登录查看更多内容

Mimicking Python Dictionaries in Power Query M: how, why, and is it better than a join/merge?

Jay Sumners

Manager, Data & Analytics

发布日期: 2019年5月13日

Note: This is a technical post. A more friendly version for those not as familiar with Power Query will follow shortly.

ETL or data munging is what Power Query is all about, but limiting ourselves to the UI functions shortchanges M's capabilities and the efficiency of our ETL processes. The "Functions in Focus: Power Query/M Language" series is set to introduce functions you'd only see using the "Advanced Editor" and writing the script yourself.

Don't panic! I'll include plenty of use cases, coding, and "what-ifs" to help along the way.

In today's article, we are going to focus on using Record.FieldOrDefault() in place of Table.NestedJoin() for many-to-one or one-to-one or one-to-many replacements. By replacements, I mean converting values like "US" and "USA" to "United States" or converting cumbersome fact table descriptors (like City or State) to integer dimension table keys.

Why are records special? And you mentioned Python...

I know, I know. I promised some amazing conversion of Python dictionaries in Power Query...and I lied, because it already exists. Power Query's record data type is nearly identical to Python's dictionary type. For R lovers (count me in), this is similar to a named vector. Records hold key:value pairs with unique keys and non-unique values. Going back to our "United States" example, a record would look something like:

[
    US = "United States",
    USA = "United States"  
]

Lookups into record or dictionary types are exceptionally fast and provide some error-checking benefits we will cover later. It's also a simple function call to convert a mapping table (let's say from a csv) to a record. You'll need to rename the key column "Name" and the value column "Values", then pass it to Record.FromTable(). That's it!

Ok, so why use it?

There are a few answers to that question:

Record lookups are significantly faster than joins and merges.
They are easier to write and understand than long if-statements.
Record.FieldOrDefault() allows you to specify a default value, reducing the code and calculations to if-not-in-then statements often done with a series of Table.AddColumn().
They throw an error if your key is not unique.

Faster than Joins and Merges

More than anything, using records is significantly faster for lookups than using a join or merge. In fact, in a test run of 500 iterations using Record.FieldOrDefault() versus Table.NestedJoin() (and expanding out the column) in series, Record.FieldOrDefault() was 4.5x faster on average with a third of the variability over each run.

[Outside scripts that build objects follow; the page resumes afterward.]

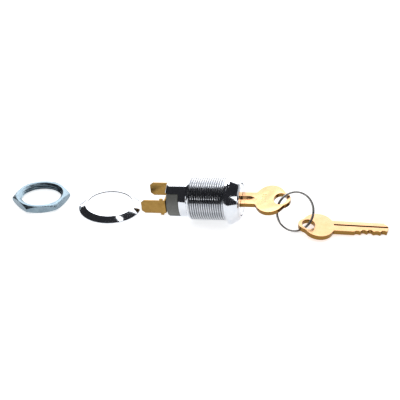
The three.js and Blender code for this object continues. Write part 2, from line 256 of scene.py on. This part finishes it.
def box(low, high):
    outline = [(low[0], low[1]), (high[0], low[1]), (high[0], high[1]), (low[0], high[1])]
    return extruded("box", outline, low[2], high[2])


def wound(name, angles, radius, height_of, half_radial, half_axial, squareness, sides):
    """A wire wound about +Z: its section is carried round the angles, and both ends are closed."""
    verts, faces = [], []
    for angle in angles:
        for k in range(sides):
            t = 2 * math.pi * k / sides
            c, s = math.cos(t), math.sin(t)
            out = radius + half_radial * math.copysign(abs(c) ** squareness, c)
            up = height_of(angle) + half_axial * math.copysign(abs(s) ** squareness, s)
            verts.append((out * math.cos(angle), out * math.sin(angle), up))
    for i in range(len(angles) - 1):
        for k in range(sides):
            n = (k + 1) % sides
            a, b = i * sides, (i + 1) * sides
            faces.append((a + k, a + n, b + n, b + k))
    last = (len(angles) - 1) * sides
    faces += [tuple(range(sides)), tuple(range(last, last + sides))]
    return made(name, verts, faces)


def baked(obj):
    """Applies an object's modifiers to its mesh."""
    depsgraph = bpy.context.evaluated_depsgraph_get()
    mesh = bpy.data.meshes.new_from_object(obj.evaluated_get(depsgraph))
    obj.modifiers.clear()
    obj.data = mesh
    return obj


def combined(obj, others, operation="DIFFERENCE"):
    """Cuts the other solids from obj, or joins or intersects them with it, and removes them."""
    for other in others:
        modifier = obj.modifiers.new("solid", "BOOLEAN")
        modifier.operation = operation
        modifier.object = other
        modifier.solver = "MANIFOLD"
        baked(obj)
        bpy.data.objects.remove(other)
    return obj


def softened(obj, width, least=35.0, where=None, segments=2):
    """Rounds the edges that are sharper than least degrees, where the test on their middle says so."""
    cleaned(obj, flat=0.6)
    bm = bmesh.new()
    bm.from_mesh(obj.data)
    edges = [
        edge
        for edge in bm.edges
        if edge.is_manifold
        and edge.calc_face_angle() > math.radians(least)
        and (where is None or where((edge.verts[0].co + edge.verts[1].co) / 2))
    ]
    bmesh.ops.bevel(
        bm,
        geom=edges,
        offset=width,
        offset_type="OFFSET",
        segments=segments,
        profile=0.5,
        affect="EDGES",
        clamp_overlap=True,
    )
    bm.to_mesh(obj.data)
    bm.free()
    return obj


def copied(node, into):
    """A CAD node's shape as a mesh of its own in the millimetres of the frame into."""
    mesh = NODES[node].data.copy()
    obj = bpy.data.objects.new(node + "_copy", mesh)
    bpy.context.scene.collection.objects.link(obj)
    mesh.transform(into.inverted())
    if "custom_normal" in mesh.attributes:
        mesh.attributes.remove(mesh.attributes["custom_normal"])
    cleaned(obj, flat=0.6)
    return obj


def placed(obj, name, matrix, body, nodes, slot, sharp=32.0, finish=None):
    """Puts a finished piece in the row frame on its body, in place of its CAD nodes, with its finish."""
    obj.name = name
    obj.data.transform(matrix)
    obj.data.shade_smooth()
    obj.data.set_sharp_from_angle(angle=math.radians(sharp))
    obj.data.materials.clear()
    obj.data.materials.append(finish or FINISHES[slot])
    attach(obj, body)
    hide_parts(*nodes)
    return obj


# ---- finishes ----

class Finish:
    """A Principled material whose textures follow the piece, in metres."""

    def __init__(self, name, metallic):
        self.material = bpy.data.materials.new(name)
        self.material.use_nodes = True
        self.nodes = self.material.node_tree.nodes
        self.links = self.material.node_tree.links
        self.shader = self.nodes["Principled BSDF"]
        self.shader.inputs["Metallic"].default_value = metallic
        self.place = self.nodes.new("ShaderNodeTexCoord").outputs["Object"]

    def noise(self, size_mm, detail=4.0, stretch=(1, 1, 1)):
        """Cloudy values from 0 to 1 in patches of about size_mm, longer where stretch is under 1."""
        mapping = self.nodes.new("ShaderNodeMapping")
        mapping.inputs["Scale"].default_value = stretch
        texture = self.nodes.new("ShaderNodeTexNoise")
        texture.inputs["Scale"].default_value = 1 / (size_mm * MM)
        texture.inputs["Detail"].default_value = detail
        self.links.new(self.place, mapping.inputs["Vector"])
        self.links.new(mapping.outputs["Vector"], texture.inputs["Vector"])
        return texture.outputs["Fac"]

    def spread(self, value, low, high, start=0.3, end=0.7):
        """Maps a texture value to the range low to high."""
        node = self.nodes.new("ShaderNodeMapRange")
        node.inputs["From Min"].default_value = start
        node.inputs["From Max"].default_value = end
        node.inputs["To Min"].default_value = low
        node.inputs["To Max"].default_value = high
        self.links.new(value, node.inputs["Value"])
        return node.outputs["Result"]

    def colour(self, value, first, second):
        """Blends two colours by a texture value, and returns the blend."""
        node = self.nodes.new("ShaderNodeMix")
        node.data_type = "RGBA"
        node.inputs["A"].default_value = (*first, 1)
        node.inputs["B"].default_value = (*second, 1)
        self.links.new(self.spread(value, 0, 1), node.inputs["Factor"])
        return node.outputs["Result"]

    def over(self, value, below, colour):
        """Lays one more colour over a blend where a value is high."""
        node = self.nodes.new("ShaderNodeMix")
        node.data_type = "RGBA"
        node.inputs["B"].default_value = (*colour, 1)
        self.links.new(below, node.inputs["A"])
        self.links.new(value, node.inputs["Factor"])
        return node.outputs["Result"]

    def sloped_face_shade(self):
        """0 on the faces that lie flat in the row frame, rising to 1 on those that slope or stand."""
        place = self.nodes.new("ShaderNodeTexCoord")
        parts = self.nodes.new("ShaderNodeSeparateXYZ")
        size = self.nodes.new("ShaderNodeMath")
        size.operation = "ABSOLUTE"
        self.links.new(place.outputs["Normal"], parts.inputs["Vector"])
        self.links.new(parts.outputs["Z"], size.inputs[0])
        return self.spread(size.outputs["Value"], 1.0, 0.0, 0.75, 0.95)

    def from_axis(self, start, along):
        """How far a point lies along a line in the row frame, and how far from it, in metres."""
        offset = self.vector_step("SUBTRACT", self.place, start)
        ahead = self.vector_step("DOT_PRODUCT", offset, along)
        across = self.vector_step("CROSS_PRODUCT", offset, along)
        length = self.nodes.new("ShaderNodeVectorMath")
        length.operation = "LENGTH"
        self.links.new(across, length.inputs[0])
        return ahead, length.outputs["Value"]

    def vector_step(self, operation, value, other):
        """One step of vector arithmetic with a fixed second vector."""
        node = self.nodes.new("ShaderNodeVectorMath")
        node.operation = operation
        node.inputs[1].default_value = other
        self.links.new(value, node.inputs[0])
        return node.outputs["Value" if operation == "DOT_PRODUCT" else "Vector"]

    def product(self, first, *others):
        """All the values multiplied."""
        for other in others:
            node = self.nodes.new("ShaderNodeMath")
            node.operation = "MULTIPLY"
            self.links.new(first, node.inputs[0])
            self.links.new(other, node.inputs[1])
            first = node.outputs["Value"]
        return first

    def paint(self, colour=None, roughness=None, bumps=()):
        """Links the blend, the roughness and the surface's fine relief to the shader."""
        if colour:
            self.links.new(colour, self.shader.inputs["Base Color"])
        if roughness:
            self.links.new(roughness, self.shader.inputs["Roughness"])
        normal = None
        for value, depth_mm, strength in bumps:
            bump = self.nodes.new("ShaderNodeBump")
            bump.inputs["Distance"].default_value = depth_mm * MM
            bump.inputs["Strength"].default_value = strength
            self.links.new(value, bump.inputs["Height"])
            if normal:
                self.links.new(normal, bump.inputs["Normal"])
            normal = bump.outputs["Normal"]
        if normal:
            self.links.new(normal, self.shader.inputs["Normal"])
        return self.material


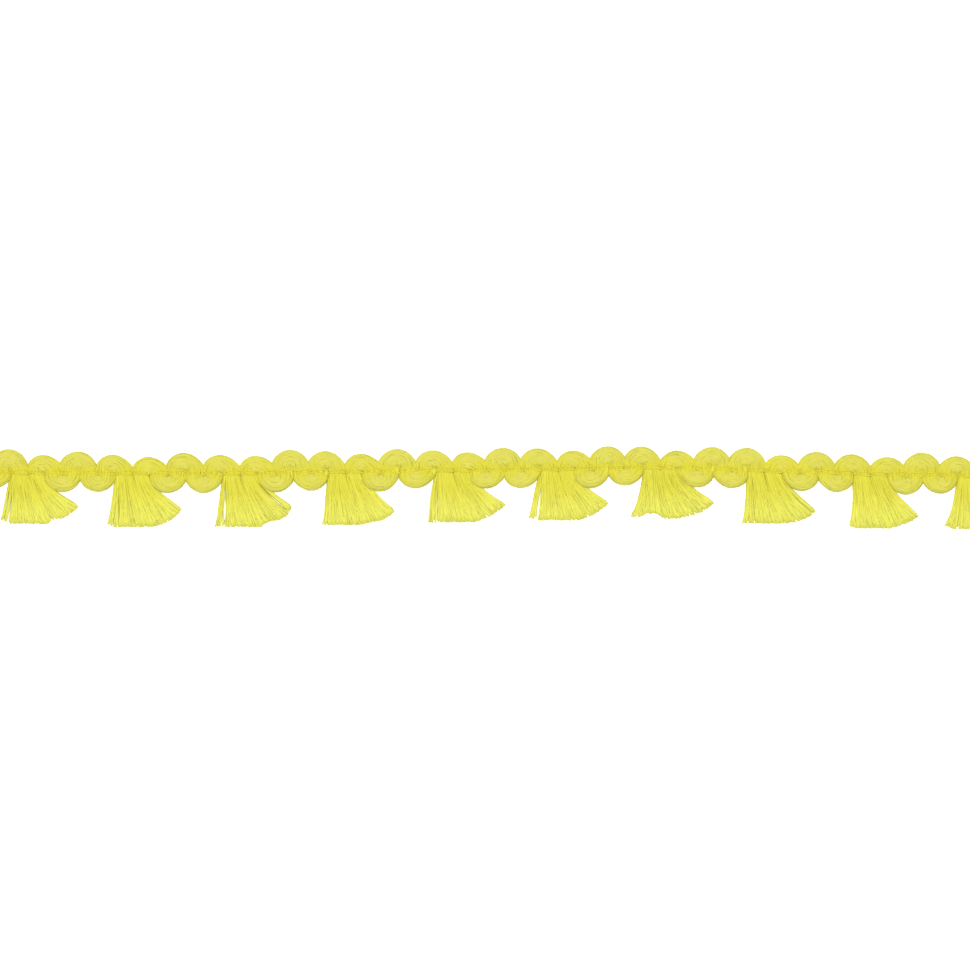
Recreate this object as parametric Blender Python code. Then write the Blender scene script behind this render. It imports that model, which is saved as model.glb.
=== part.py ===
"""Narrow tassel fringe trim, one short cut length lying flat with its face up.

One thick soft yarn runs to and fro across a single stitched row. Its turns make round
lobes above and below the row, and at every third turn below it was thrown long and cut,
which leaves a flat tassel that fans to the right. X runs along the trim, Y across it
with the tassels at -Y, and Z up from the surface that it lies on. Tables and sizes are
in millimetres, and the meshes are written in metres.
"""

import math
from typing import NamedTuple

import bmesh
import bpy
import numpy as np

MM = 0.001  # metres in a millimetre

# The braid's yarn
CORD_WIDTH = 2.64  # across one run of the yarn
LOBE_HEIGHT = 2.4  # thickness at the crown of a lobe
WAIST_HEIGHT = 2.0  # thickness at the stitched row, which draws the yarn in
TURN_RISE = 1.42  # how far a turn's centre line rises past the end of its straight run
TURN_STEPS = 8  # faces along one half-round turn
CUT_BELOW_ROW = 1.0  # where the two runs over a tassel stop, under the row
RUNS_PER_REPEAT = 6  # upright runs of yarn from one tassel to the next

# One tassel
JOINT_GAP = 0.3  # between the braid's runs and the tassel's root
ROOT_LENGTH = 1.2  # root, from its top edge to where the locks start
ROOT_LEFT = -2.75  # root's ends, from the middle of the tassel
ROOT_RIGHT = 2.3
ROOT_HEIGHT = 2.0
ROOT_EDGE_DROP = 0.35  # share of its height that the root loses at its ends
LOCK_COLUMNS = 15
LOCK_LAYERS = 2
LOCK_ROOT_FILL = 0.82  # share of its place on the root that a lock takes
LOCK_END_FILL = 0.64  # share of its place along the cut edge
LOCK_STAGGER = 0.25  # upper locks go this share of a column right, lower ones left
TIP_HEIGHT = 0.95  # thickness of the tassel at its cut edge
TIP_LAYER_GAP = 0.12
CUT_CORNER = 3.3  # where the straight cut edge starts to curve up to the tip
SHORTER = 0.85  # length of a short lock as a share of a full one


class Lobes(NamedTuple):
    """Heights of the lobes to the right of one tassel, as Y of their outer edges."""

    tops: tuple
    bottoms: tuple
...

That's a significant improvement!

Simplify Code

While you have to convert your mapping table to records, the code for using the mapping in another query is significantly simpler than using a join/merge. To add a column, you'd use 1 line instead of 2 lines. To implement if-not-in-then logic you'd use 1 line instead of 5 lines. The code sets below will generate the exact same table

Below is the M code to load the base data. I've used (...) in cases to shorten the code blocks. Let me know in the comments if there is anything missing or confusing.

let
    Source = 
        Csv.Document(
            File.Contents("data.csv"),
            [
                Delimiter=",", 
                Columns=20, 
                Encoding=1252, 
                QuoteStyle=QuoteStyle.None
            ]
         ),

    #"Promoted Headers" = 
        Table.PromoteHeaders(Source, [PromoteAllScalars=true]),

    #"Changed Type" = 
        Table.TransformColumnTypes(#"Promoted Headers", {...})

in
    #"Changed Type"

Table.NestedJoin() Code

The mapping table query, called #"TblMapping", simply loads in a mapping file. This file has a column of many (e.g. "US" and "USA") and a column of ones (e.g. "United States") that will replace 7 different text values.

let
    Source = 
        Csv.Document(
            File.Contents("mapping.csv"),
            [
                Delimiter=",", 
                Columns=2, 
                Encoding=1252, 
                QuoteStyle=QuoteStyle.None
            ]
        ),

    #"Promoted Headers" = 
        Table.PromoteHeaders(Source, [PromoteAllScalars=true]),

    #"Changed Type" = 
        Table.TransformColumnTypes(
            #"Promoted Headers",
            {...}
        )

in
    #"Changed Type"

Now that we have our source data and a mapping file, we can go ahead and join them. Remember that Table.NestedJoin() will give us a nested column of tables and has to be expanded.

let
    Source = 
        Table.NestedJoin(
            SourceData,        //103 MB csv ~ 0.5 million rows
            {"RatecodeID"},    //merge column
            TblMapping,        //a short table for mapping ~7 rows
            {"RatecodeID"},    //merge column
            "TblMapping",      //name of column in the table
            JoinKind.LeftOuter //outer join
        ),
 
    #"Expanded TblMapping" =      
        Table.ExpandTableColumn( //column has to be expanded out
            Source, 
            "TblMapping", 
            {"RatecodeDescription"}, 
            {"RatecodeDescription"}
        )

in#"Expanded TblMapping"

Record.FieldOrDefault() Code

Converting our mapping query to a records-based map is only a rename and conversion. The query below is named #"RcdMapping".

let
    Source = #"TblMapping"

    #"Renamed Columns" = 
      Table.RenameColumns(
          #"Changed Type",
          {
              {"RatecodeID", "Name"}, 
              {"RatecodeDescription", "Value"}
          }
       ),

    RecordVals = Record.FromTable(#"Renamed Columns")

in
    RecordVals

With #"RcdMapping", we can generate the same table that we did with the join/merge, but with a Table.AddColumn() instead.

let
    Source =
        Table.AddColumn(
            SourceData,           
            "RatecodeDescription", 
            each 
                Record.FieldOrDefault(
                    #"RcdMapping",       
                    Text.From([RatecodeID]), 
                    null
                ), 
            Text.Type
        )

in
    Source

The Record.FieldOrDefault() code simplifies the join to a simple Table.AddColumn() at the expense of some additional code in the mapping table/records. This trade off, however, is still significantly faster and makes the overall code more legible.

But wait...there's more!

I've often had a series of values that need replaced BUT the list doesn't have ALL of the values in the main table...so we'll get some nulls after the join/merge. Invariably, we end up having to generate a bunch of columns with if-statements to get where we want to go.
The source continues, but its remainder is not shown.